The view flying into most major airports is of thickening subdivisions and boulevards colliding below. But it’s different on the westbound descent into San Diego International. For most of the approach you gaze upon a moonscape of arid rubble with here and there a rooftop or a twist of road. The novice traveler would be excused for thinking: When this plane lands I should tell the authorities there are tiny settlements back there—and people who surely need our help!
Once on the ground, you forget all that and become one with San Diego’s wan contentment. Not to be confused with the blissed-out vibe of L.A., it’s more a Midwestern-style conviction that life is okey-doke. After several days of it, one may ponder anew the stony wilderness that enlivened those final minutes in seat 17C.
To view the backcountry badlands up close, rent a car and drive east on Interstate 8, then northeast on state highways 79 and 78. Most of the trip is through a stark, bleak boneyard called Cuyamaca Rancho State Park, ideal territory for exotic snake breeding. Motoring along, I realized I was deficient in my knowledge of cathartes aura, the desert turkey vulture.
It’s a two-hour passage through this mostly mineral environment, devoid of cell phone service but with blue Emergency Roadway Assistance phones posted every mile or so. If it’s dusk, or dark, a silence may gather in the car, until the most anxious passenger wonders aloud how many of those phones work. That sense of foreboding tells you the cure has worked—Cuyamaca has roused you from San Diego’s blue-sky banality. A few miles later you detour to the site of the now-closed Borrego Ranch Resort, no longer accommodating guests or treating them desert-style comfort and finery.

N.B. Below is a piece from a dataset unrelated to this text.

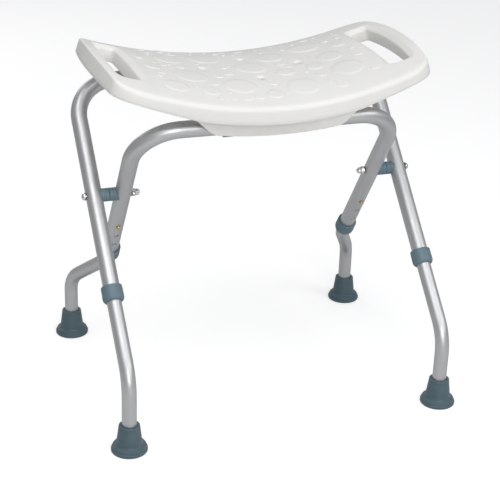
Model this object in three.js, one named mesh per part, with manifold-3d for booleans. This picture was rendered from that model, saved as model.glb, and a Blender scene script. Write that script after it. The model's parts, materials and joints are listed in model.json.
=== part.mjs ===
// Folding shower stool: two crossed U frames, a saddle seat and telescopic legs.
// Millimetres, +Z up, the front of the stool faces -Y, the origin is on the floor under its centre.
import * as THREE from 'three';
import { mergeVertices } from 'three/addons/utils/BufferGeometryUtils.js';
import Module from 'manifold-3d';

const wasm = await Module();
wasm.setup();

// ---- driving dimensions ----
const pivot = { y: 14.5, z: 323 };
const outerFrame = { half: 252.6, tilt: 45.5, rise: 196.5 }; // rear crossbar, front feet
const innerFrame = { half: 207.5, tilt: -33.6, rise: 150 }; // front crossbar, rear feet
const frameTube = { radius: 12.7, bore: 11.5, bend: 67, end: 168 };
const legTube = { radius: 11.1, bore: 9.7, top: 52 };
const foot = { y: 195.5, bottom: 11.2 };
const frontLeg = { bend: 68 };
const rearLeg = { jogFrom: 185.5, jogX: 253.6, jogZ: 104, bend: 44 };
const button = { along: 75, pitch: 25, holes: 3, radius: 3.2, hole: 3.7 };
const collar = { from: 148.5, to: 172.5, radius: 16.3 };
const spacer = { radius: 10.4, split: 0.3 };
const bolt = { radius: 3.9, hole: 4.3 };
const seat = {
  yCentre: 32, z: 502, halfWidth: 250, halfDepth: 150, bow: 14, frontBow: 13, corner: 40,
  dish: 6.8e-4, crown: 14.5, crownReach: 145, crownPower: 2.5,
  wall: 5, plate: 4.5, rim: 26,
};
const lean = { from: 150, run: 50 }; // where the seat's walls begin to lean outwards
const cornerLift = { from: 125, run: 80, share: 0.6 }; // how the rim grows shallow at the corners
const slot = { inner: 187.5, outer: 236, halfLength: 92, corner: 16, collar: 4 };
const drain = { radius: 5.4, x: 77.5, y: 49 };
const ribs = { thickness: 2.6, depth: 16, pitch: 56 };
const skirt = { yFront: -101.5, thickness: 4.5, drop: 50, bulge: 6, halfBottom: 101, halfTop: 129 };
const saddle = { x: 118, width: 20, bore: 13.2, halfDepth: 21.5, strap: 2.2, ear: 5, screwAt: 18.2 };
const clip = { x: 70, width: 22, bore: 13.1, screwAt: 21, halfDepth: 26, ear: 6, front: 17.2 };
const screw = { radius: 1.5, head: 2.7, headHeight: 1.8, saddleLength: 20, clipLength: 18 };
const washer = { radius: 6.2, thickness: 1.2 };
const capNut = { corner: 6.3, hex: 5, dome: 11.9, domeRadius: 5.3 };
const boltHead = { radius: 5.8, seat: 1.8, height: 4.6, tail: 9.5 };
const tip = { flange: 27.4, neck: 19.6, top: 14.8, height: 43, floor: 9 };
const leafSpring = { leaf: 0.6, width: 5, reach: 34, bend: 8, back: -5, top: 6.9, bottom: -8.6, tail: 2 };
const gap = 0.3;
const cutReach = { below: 400, above: 600 }; // heights that clear the seat on both sides
const embed = 3; // how deep a block under the seat starts, below the top surface

const sides = { left: -1, right: 1 };
const segments = { tube: 14, small: 8, foot: 16 };

// ---- finishes ----
function finish(color, roughness, metalness) {
  return new THREE.MeshStandardMaterial({ color, roughness, metalness });
}

const materials = {
  seat: finish(0xeceae6, 0.45, 0),
  aluminium: finish(0xc4c6c8, 0.35, 0.9),
  slate: finish(0x64798a, 0.6, 0),
  rubber: finish(0x4a616b, 0.8, 0),
  chrome: finish(0xe4e4e4, 0.12, 1),
  steel: finish(0x9fa2a5, 0.35, 1),
  brass: finish(0xcb9a4c, 0.3, 1),
};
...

Not to mention superior golf on a course that was yet another pageant-winner from the design group at Tom Fazio Golf. Serving both Borrego Ranch and its residential real estate component—the gated community of Montesoro—this 7,247-yard course has just a few holes that are bordered by homes. Mostly its groomed fairways are thrust into the silence of the desert floor. Few golf environments I’ve played in have more satisfying acoustics than this one.
Seductive as opposed to intimidating, the Montesoro course (6,856 from its popular gold tees) follows an out-and-back routing. The furthest point from the clubhouse is number eleven green, which hunkers on the edge of a vast, heartbreaking mesa that’s ringed by ocher-hued, craggy mountains.
Playing 556 yards from the back tee, number eleven tumbles down to a huge, bowl-like fairway. Inside its walls, a golfers pounds his way toward a narrow, perched-up green, knowing that beyond this swath of cropped turf lies a thousand-some acres of barrel cacti and iguana skat. And more silence—which will hold until nighttime brings the plangent vocals of the javelina.
The course’s fairway bunkering style favors a terraced look, with irregular pools of white sand spilling down and away from the shelf-edge of each fairway. The seventeenth, at just 346 yards, is characteristic of the Montesoro experience. From the tee, a player sees the landing area for his drive up and to the right and even gets a good glimpse of the green across a shallow canyon to the left. The Anza-Borrego desert’s infinite scrub fills in the picture.
This layout was originally a twenty-seven-hole complex by another designer, and you can still see the fading corpses of an abandoned hole here and there. In routing his redesign, Fazio served up some old-world charm, ending the first nine in a par-3 and starting the back nine with another one.
Of the two, number ten is more memorable. Along its left side is a large, handsome desert pond and bunkers that spill down from a shoulder of the greensite in pretty flashes of white. My five-wood shot from 195 hung proudly over those bunkers for what seemed like forever before drifting a bit further and landing with a beautiful splash.
You wanted your fourball match on Montesoro go down to the wire, because the closing holes here were undeniably stout. The par-4 fourteenth and the 558-yard eighteenth hole require big swings and noisy smashes off the tee to get within attack range of the either green. The eighteenth has a power-alley landing zone between clusters of bunkers. If you don’t happen to make it through the alley, the lower sand traps on the right are a tough place to make par from. I suggested they install one of those blue emergency phones alongside the deepest one.
The resort’s guest rooms were designed with high, beamed ceilings and stucco walls in a cold shade of white that feels appropriate.
It is organized around central hacienda with reception, dining room, bar and a pool area shaded by palms. My dinner in the Fox Bar was a tender grilled skirt steak with poblano. It was enhanced by a conversation between two guests at the end of the bar, one of whom was, like me, on his first visit. The other had made the passage through Cuyamaca Rancho many times, in the years when he and the tavern we were sitting in were less upscale and less buttoned-up. Contemplating how removed the establishment is from staid San Diego, the newcomer nodded knowingly and theorized that “what happened here must have stayed here.”
His companion considered that remark, then winced briefly. “Yeah,” he answered, “not as often as it should have.”